--- BEGIN Material for this exercise ---

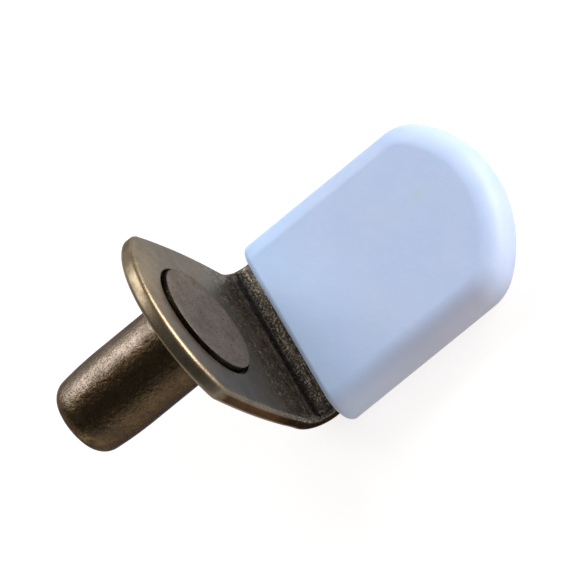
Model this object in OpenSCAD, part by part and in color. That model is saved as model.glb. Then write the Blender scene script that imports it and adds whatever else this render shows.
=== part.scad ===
// Shelf support pin: an angled steel bracket, a headed pin pressed through its flange, and a
// soft moulded sleeve on its leg. The pin goes into a hole in the cabinet's side, and the
// shelf lies on the sleeve.
//
// The origin is on the pin's axis, at the flange's outer face, which lies against the cabinet.
// +Y runs away from the cabinet along the leg, +Z runs up the flange and X runs across.

/* [Pin] */
// Diameter of the pin, which fits the hole in the cabinet's side
pin_d = 6; // [5:0.1:7]
// Reach of the pin past the flange
pin_len = 10.2; // [8:0.1:16]
// Length of the barrelled lead-in, ahead of the rounding round the tip
lead_len = 3.2; // [1:0.1:5]
// How much the lead-in takes off the pin's radius
lead_drop = 0.18; // [0.05:0.01:0.5]
// Radius of the rounding round the tip
tip_r = 1.4; // [0.4:0.1:1.8]
// How much wider its radius is where it is pressed into the flange
press_grow = 0.4; // [0.3:0.05:0.5]

/* [Head] */
// Diameter of the pin's head, which is sunk into the flange's inner face
head_d = 8.2; // [7.8:0.1:10]
// Thickness of the head
head_h = 0.8; // [0.6:0.05:1]
// How far the head stands proud of the flange
head_proud = 0.3; // [0.1:0.05:0.5]
// Radius of the rounding round the head's rim
head_edge_r = 0.22; // [0.05:0.01:0.28]
// Width of the seam between the head and its seat
seam_w = 0.18; // [0.05:0.01:0.4]

/* [Bracket] */
// Thickness of the sheet
sheet_t = 1.2; // [1:0.1:2]
// Width of the leg and of the bend
leg_w = 12.7; // [10:0.1:15]
// Height of the flange's foot above the bend, over which it is as wide as the leg
foot_h = 0.3; // [0.2:0.05:1]
// How far each side of the flange bulges past the foot
flange_bulge = 0.45; // [0.2:0.05:1]
// Radius of the long arc of each side of the flange
side_r = 50; // [40:1:100]
// Height of the flange's top above the pin's axis
flange_top = 6.75; // [6:0.05:9]
// Radius of the arched ends of the flange and of the leg
arch_r = 8; // [7.8:0.1:12]
// Depth of the leg's top face below the pin's axis
leg_drop = 9.1; // [8:0.1:14]
// Reach of the leg from the flange's outer face
leg_len = 19.4; // [15:0.1:26]
// Inner radius of the bend
bend_r = 1.2; // [0.6:0.1:2]
// Radius of the tumbled edges of the sheet
edge_r = 0.4; // [0.05:0.05:0.5]

/* [Sleeve] */
// Wall of the sleeve above and below the leg
face_wall = 1.1; // [0.8:0.1:2]
// Wall of the sleeve beside the leg and round its end
side_wall = 0.95; // [0.8:0.05:2]
// Gap from the end of the bend to the sleeve's mouth
mouth_gap = 0.5; // [0.2:0.1:3]
// Radius of the rounding round the mouth
mouth_r = 0.45; // [0.1:0.05:0.6]

/* [Fits] */
// Clearance round the pin in the flange
pin_fit = 0.03; // [0.01:0.01:0.1]
// Clearance all round the leg in the sleeve
sleeve_fit = 0.05; // [0.02:0.01:0.2]

/* [Hidden] */
$fn = 96;
// Facets in a full turn of the long arcs, of which the part has only a few degrees
long_arc_fn = 480;

brass_color = [0.40, 0.34, 0.25];
sleeve_color = [0.76, 0.82, 0.95];

// Overrun of a cut past the faces that it goes through
over = 1;

pin_r = pin_d / 2;
press_r = pin_r + press_grow;
head_r = head_d / 2;
// The lead-in is an arc that leaves the shank along it, and the tip's rounding meets that arc
lead_r = (pow(lead_drop, 2) + pow(lead_len, 2)) / (2 * lead_drop);
lead_a = asin(lead_len / lead_r);
shank_len = pin_len - lead_len - tip_r * (1 - sin(lead_a));
// Bottom of the head's seat in the flange
seat_y = sheet_t + head_proud - head_h;

// Axis of the bend
bend_y = sheet_t + bend_r;
bend_z = bend_r - leg_drop;

// Centre of the arc of the flange's +X side, which starts at the top of the foot: its place
// across, and its height above the bend
side_x = leg_w / 2 + flange_bulge - side_r;
side_h = foot_h + sqrt(pow(side_r, 2) - pow(side_r - flange_bulge, 2));

// Centres of the arches of the flange and of the leg, whose end the sleeve's follows
flange_arch_z = flange_top - arch_r;
leg_arch_y = leg_len - arch_r;
// Middle of the leg's thickness
leg_z = -leg_drop - sheet_t / 2;

// Sleeve, grown from the leg by its clearance and its walls
side_grow = sleeve_fit + side_wall;
face_grow = sleeve_fit + face_wall;
sleeve_r = sheet_t / 2 + face_grow;
sleeve_core_w = leg_w + 2 * side_grow - 2 * sleeve_r;
mouth_y = bend_y + mouth_gap;

// Turns what was made along Z to lie along Y, with its own Y down
module along_y() {
    rotate([-90, 0, 0]) children();
}

// Section of a sheet from x = 0 to a rounded edge at x = reach, centred on y = 0
module edge_section(reach, h, r) {
    translate([0, -h / 2]) square([reach - r, h]);
    if (h > 2 * r)
        translate([0, r - h / 2]) square([reach, h - 2 * r]);
    for (side = h > 2 * r ? [-1, 1] : [0])
        translate([reach - r, side * (h / 2 - r)])
            intersection() {
                circle(r);
                translate([0, -r]) square(2 * r);
            }
}

// Section of a strip with both of its edges rounded, centred
module strip_section(w, h, r) {
    for (s = [0, 1])
        mirror([s, 0]) edge_section(w / 2, h, r);
}

// Plate h thick and centred on z = 0, from y = 0 to an arched end whose edge is rounded to r.
// The arch is a half disc that is centred on y = arch_y.
module arched_plate(arch_y, end_r, h, r) {
    translate([0, arch_y, 0])
        rotate_extrude(angle = 180) edge_section(end_r, h, r);
    translate([-end_r, 0, -h / 2]) cube([2 * end_r, arch_y, h]);
}

// The leg's straight part from y = y0 to its arched end, with its edges rounded to r, grown
// by side across and at its end, and by face up and down
module leg(y0, r, side = 0, face = 0) {
    w = leg_w + 2 * side;
    h = sheet_t + 2 * face;
    translate([0, y0, leg_z])
        intersection() {
            arched_plate(leg_arch_y - y0, arch_r + side, h, r);
            along_y() linear_extrude(leg_len + side) strip_section(w, h, r);
        }
}

// Strip of sheet, bent once, with the pin's hole and the seat for its head
module bracket() {
    color(brass_color)
        difference() {
            union() {
                flange();
                bend();
                leg(bend_y, edge_r);
            }
            along_y() {
                translate([0, 0, -over])
                    cylinder(r = press_r + pin_fit, h = sheet_t + 2 * over);
                translate([0, 0, seat_y])
                    cylinder(r = head_r + seam_w, h = sheet_t);
            }
        }
}

// Arched upright of the bracket, with bulging sides above its foot
module flange() {
    translate([0, sheet_t / 2, bend_z]) {
        // The foot reaches as far again up into the plate
        linear_extrude(2 * foot_h) strip_section(leg_w, sheet_t, edge_r);
        rotate([90, 0, 0])
            intersection() {
                arched_plate(flange_arch_z - bend_z, arch_r, sheet_t, edge_r);
                flange_side();
                mirror([1, 0, 0]) flange_side();
            }
    }
}

// Disc whose rounded rim is the flange's +X side, drawn flat from y = 0 at the bend
module flange_side() {
    translate([side_x, side_h, 0])
        rotate_extrude($fn = long_arc_fn) edge_section(side_r, sheet_t, edge_r);
}

// Quarter turn from the flange into the leg
module bend() {
    translate([0, bend_y, bend_z])
        rotate([0, 90, 0])
            rotate([0, 0, -90])
                rotate_extrude(angle = 90)
                    translate([bend_r + sheet_t / 2, 0])
                        rotate([0, 0, 90]) strip_section(leg_w, sheet_t, edge_r);
}

// Pin with a lead-in at its tip and a flat head
module pin() {
    color(brass_color)
        along_y() {
            rotate_extrude() tip_section();
            translate([0, 0, -shank_len]) cylinder(r = pin_r, h = shank_len + seat_y / 2);
            cylinder(r = press_r, h = seat_y + head_h / 2);
            translate([0, 0, seat_y]) rotate_extrude() head_section();
        }
}

// Half section of the lead-in and the tip, below the shank
module tip_section() {
    lead_out = [cos(lead_a), -sin(lead_a)];
    lead_end = [pin_r - lead_drop, -shank_len - lead_len];
    tip_c = lead_end - tip_r * lead_out;

    intersection() {
        translate([pin_r - lead_r, -shank_len]) circle(lead_r, $fn = long_arc_fn);
        polygon([
            [0, -shank_len], [pin_r + over, -shank_len],
            lead_end + over * lead_out, tip_c, [0, tip_c[1]]
        ]);
    }
    translate([0, -pin_len]) square([tip_c[0], tip_r]);
    translate(tip_c)
        intersection() {
            circle(tip_r);
            translate([-tip_c[0], -tip_r]) square([tip_c[0] + tip_r, tip_r * (1 + sin(lead_a))]);
        }
}

// Half section of the head, from its underside up to its rounded rim
module head_section() {
    square([head_r, head_h - head_edge_r]);
    square([head_r - head_edge_r, head_h]);
    translate([head_r - head_edge_r, head_h - head_edge_r]) circle(head_edge_r);
}

// Soft sleeve with fully rounded edges and a blind pocket for the leg
module sleeve() {
    color(sleeve_color)
        difference() {
            union() {
                leg(mouth_y + mouth_r, sleeve_r, side_grow, face_grow);
                translate([0, mouth_y, leg_z]) mouth_rim();
            }
            leg(mouth_y - over, edge_r + sleeve_fit, sleeve_fit, sleeve_fit);
        }
}

// Front of the sleeve, where its outer edge is rounded into the mouth
module mouth_rim() {
    for (s = [0, 1])
        mirror([s, 0, 0]) {
            translate([sleeve_core_w / 2, 0, 0])
                along_y() rotate_extrude() rim_section();
            mirror([0, 0, s])
                rotate([90, 0, 90])
                    translate([0, 0, -sleeve_core_w / 2])
                        linear_extrude(sleeve_core_w)
                            rotate([0, 0, 90]) mirror([0, 1]) rim_section();
        }
}

// Half section of the mouth's rim, with the mouth at y = 0
module rim_section() {
    square([sleeve_r - mouth_r, mouth_r]);
    intersection() {
        translate([sleeve_r - mouth_r, mouth_r]) circle(mouth_r);
        square([sleeve_r, mouth_r]);
    }
}

bracket();
pin();
sleeve();
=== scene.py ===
"""Shelf support pin: a bent antique brass bracket, its headed pin and a soft sleeve."""
import logging
import math
from collections.abc import Iterable
from dataclasses import dataclass, field
from enum import Enum

import bmesh
import bpy
from bmesh.types import BMEdge, BMesh, BMFace, BMLayerItem, BMVert
from mathutils import Matrix, Vector


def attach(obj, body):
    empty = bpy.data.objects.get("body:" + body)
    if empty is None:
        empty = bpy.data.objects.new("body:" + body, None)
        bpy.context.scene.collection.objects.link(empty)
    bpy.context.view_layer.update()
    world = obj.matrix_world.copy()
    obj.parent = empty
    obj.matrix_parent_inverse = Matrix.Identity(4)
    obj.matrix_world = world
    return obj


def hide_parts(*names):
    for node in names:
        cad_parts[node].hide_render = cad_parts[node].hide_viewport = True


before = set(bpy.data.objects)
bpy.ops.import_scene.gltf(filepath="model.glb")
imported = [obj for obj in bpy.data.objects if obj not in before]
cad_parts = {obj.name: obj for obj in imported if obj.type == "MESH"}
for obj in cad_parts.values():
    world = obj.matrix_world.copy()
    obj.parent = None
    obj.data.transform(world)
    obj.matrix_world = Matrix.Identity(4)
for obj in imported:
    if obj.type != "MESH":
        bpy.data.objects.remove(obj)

LOG = logging.getLogger("shelf_support_pin")

# Meshes are built in millimetres and scaled to metres at the end.
MM = 0.001
BODY = "root"
# Vertices that are closer than this are one vertex, in millimetres.
MERGE_MM = 0.0002
# A vertex is looked up within this distance of the place where it was put.
FIND_MM = 0.002
# Faces that meet at a wider angle keep a sharp edge between them.
SMOOTH_ANGLE = math.radians(50)
# Attribute of the brass: above 0 it tells how much an edge is rubbed, and it falls below 0
# towards the sheet's cut edge.
WEAR = "wear"

Colour = tuple[float, float, float]
# X and Y in the plane of an outline
Place = tuple[float, float]
# The two values between which a mask goes from one level to another
Span = tuple[float, float]


class Slot(Enum):
    """Material slots of the record."""

    BRASS = "antique_brass"
    SLEEVE = "soft_sleeve"


# -- Mesh helpers --------------------------------------------


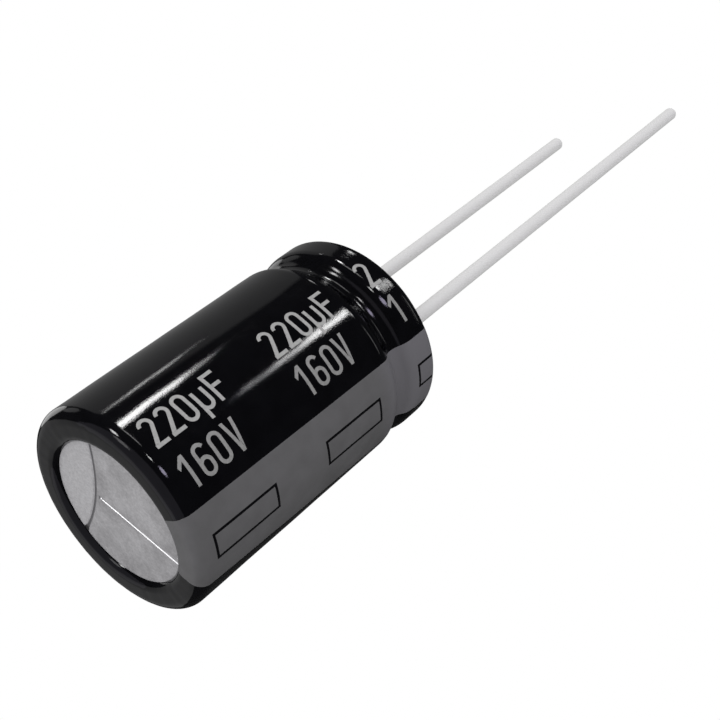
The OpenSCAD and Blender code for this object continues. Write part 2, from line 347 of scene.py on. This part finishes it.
def film_material():
    """Glossy black film with a satin grey stripe. From just below the bead up to the rim, the stripe's grey
    is painted paler: a painted sheen for the light the bead catches.

    Inside the bead the film is a little less glossy."""
    bead_light_start, bead_light_end = 19.0, 21.5
    bead_foot, bead_top = bead_middle - 1.1, bead_middle + 1.0
    material, tree, shader = new_material("black_film", IOR=1.5)
    place = place_in_mm(tree)
    ink = stripe_ink(tree, place)
    z = add(tree, "SeparateXYZ", {0: place}, output=2)
    mottle = mapped(tree, noise(tree, place, 0.7, 4), 0.0, 1.0)
    film = mixed(tree, mottle, (0.0012, 0.0012, 0.0018), (0.0022, 0.0022, 0.003))
    grey = mixed(tree, mottle, (0.098, 0.097, 0.098), (0.113, 0.112, 0.114))
    # Painted light: from these heights upward the stripe's grey is painted paler, for the sheen the bead
    # catches.
    heights = {"Value": z, 1: bead_light_start, 2: bead_light_end}
    painted_bead_light = add(tree, "MapRange", heights, interpolation_type="SMOOTHSTEP")
    grey = mixed(tree, painted_bead_light, grey, (0.132, 0.129, 0.138))
    tree.links.new(mixed(tree, ink, film, grey), shader.inputs["Base Color"])
    smooth = mapped(tree, noise(tree, place, 1.6, 5), 0.04, 0.07)
    in_bead = between(tree, z, bead_foot, bead_top, 0.7)
    film_rough = maths(tree, "MULTIPLY_ADD", in_bead, 0.05, smooth)
    ink_rough = mapped(tree, noise(tree, place, 6, 3), 0.34, 0.42)
    rough = add(tree, "Mix", {0: ink, 2: film_rough, 3: ink_rough})
    tree.links.new(rough, shader.inputs["Roughness"])
    peel = noise(tree, place, 9, 3, 0.6)
    bumped(tree, shader, peel, 0.003)
    return material


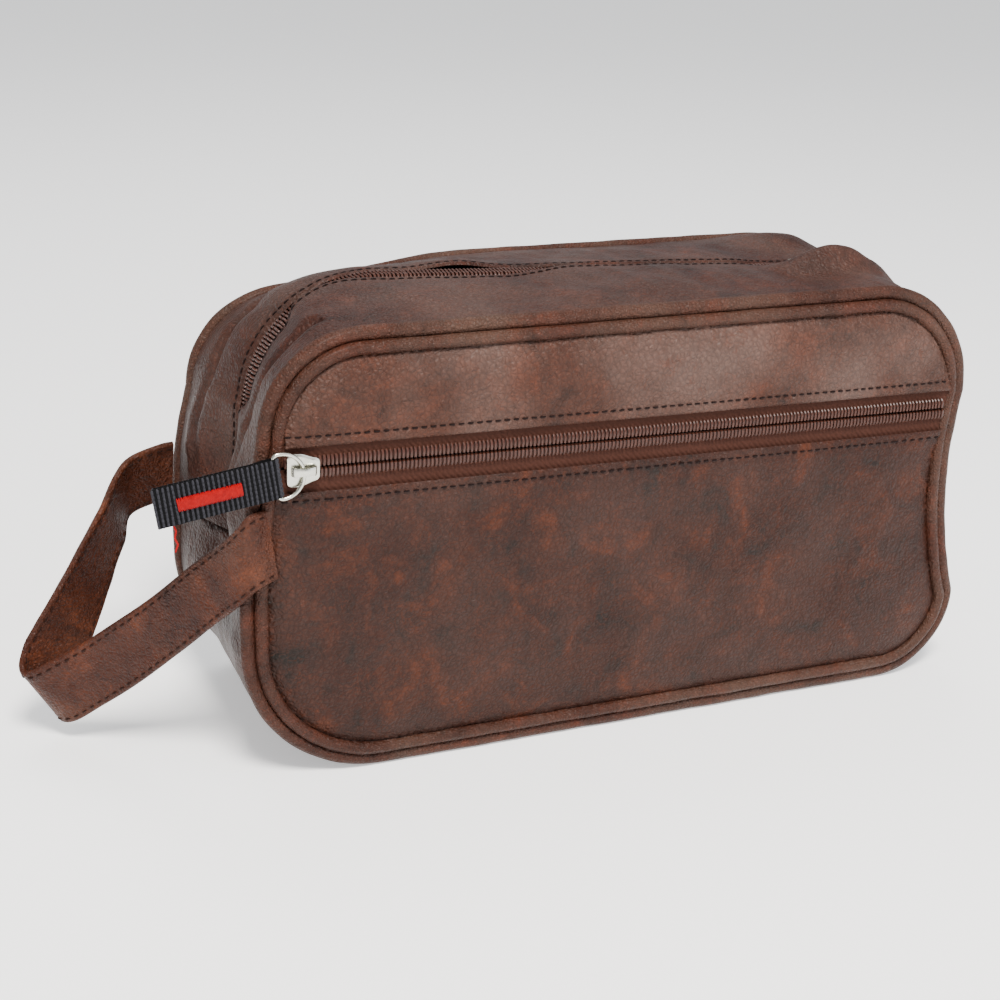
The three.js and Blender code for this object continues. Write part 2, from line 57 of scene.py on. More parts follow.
outward = Vector((
    math.sin(azimuth) * math.cos(elevation), -math.cos(azimuth) * math.cos(elevation), math.sin(elevation)))
camera.location = look_at + outward * distance
facing = outward.to_track_quat("Z", "Y").to_matrix().to_4x4()
camera.rotation_euler = (facing @ Matrix.Rotation(roll, 4, "Z")).to_euler()


def to_linear(hex_colour, alpha=1.0):
    parts = [int(hex_colour[i:i + 2], 16) / 255 for i in (0, 2, 4)]
    return [p / 12.92 if p <= 0.04045 else ((p + 0.055) / 1.055) ** 2.4 for p in parts] + [alpha]


def connect(tree, node, inputs):
    """Sets a node's inputs, by name or number, to values or to other nodes' outputs."""
    for key, value in inputs.items():
        if isinstance(value, bpy.types.NodeSocket):
            tree.links.new(value, node.inputs[key])
        else:
            node.inputs[key].default_value = value


def add_node(tree, kind, inputs=None, stops=(), **settings):
    """Adds a node with its settings, its inputs and, for a colour ramp, its (position, colour) stops."""
    node = tree.nodes.new(kind)
    for key, value in settings.items():
        setattr(node, key, value)
    if stops:
        elements = node.color_ramp.elements
        elements[0].position, elements[1].position = stops[0][0], stops[-1][0]
        for position, _ in stops[1:-1]:
            elements.new(position)
        for element, (_, colour) in zip(elements, stops):
            element.color = colour
    connect(tree, node, inputs or {})
    return node


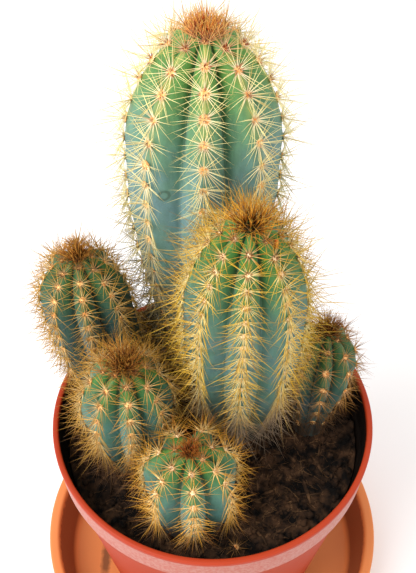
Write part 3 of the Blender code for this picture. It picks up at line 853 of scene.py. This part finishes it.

--- END Material for this exercise ---

From the records above, transcribe without alteration every line from the one with "mouth at y = 0" to the one with "cad_parts[node].hide_render = cad_parts[node].hide_viewport", inclusive.

## Expected answer
// Half section of the mouth's rim, with the mouth at y = 0
module rim_section() {
    square([sleeve_r - mouth_r, mouth_r]);
    intersection() {
        translate([sleeve_r - mouth_r, mouth_r]) circle(mouth_r);
        square([sleeve_r, mouth_r]);
    }
}

bracket();
pin();
sleeve();
=== scene.py ===
"""Shelf support pin: a bent antique brass bracket, its headed pin and a soft sleeve."""
import logging
import math
from collections.abc import Iterable
from dataclasses import dataclass, field
from enum import Enum

import bmesh
import bpy
from bmesh.types import BMEdge, BMesh, BMFace, BMLayerItem, BMVert
from mathutils import Matrix, Vector


def attach(obj, body):
    empty = bpy.data.objects.get("body:" + body)
    if empty is None:
        empty = bpy.data.objects.new("body:" + body, None)
        bpy.context.scene.collection.objects.link(empty)
    bpy.context.view_layer.update()
    world = obj.matrix_world.copy()
    obj.parent = empty
    obj.matrix_parent_inverse = Matrix.Identity(4)
    obj.matrix_world = world
    return obj


def hide_parts(*names):
    for node in names:
        cad_parts[node].hide_render = cad_parts[node].hide_viewport = True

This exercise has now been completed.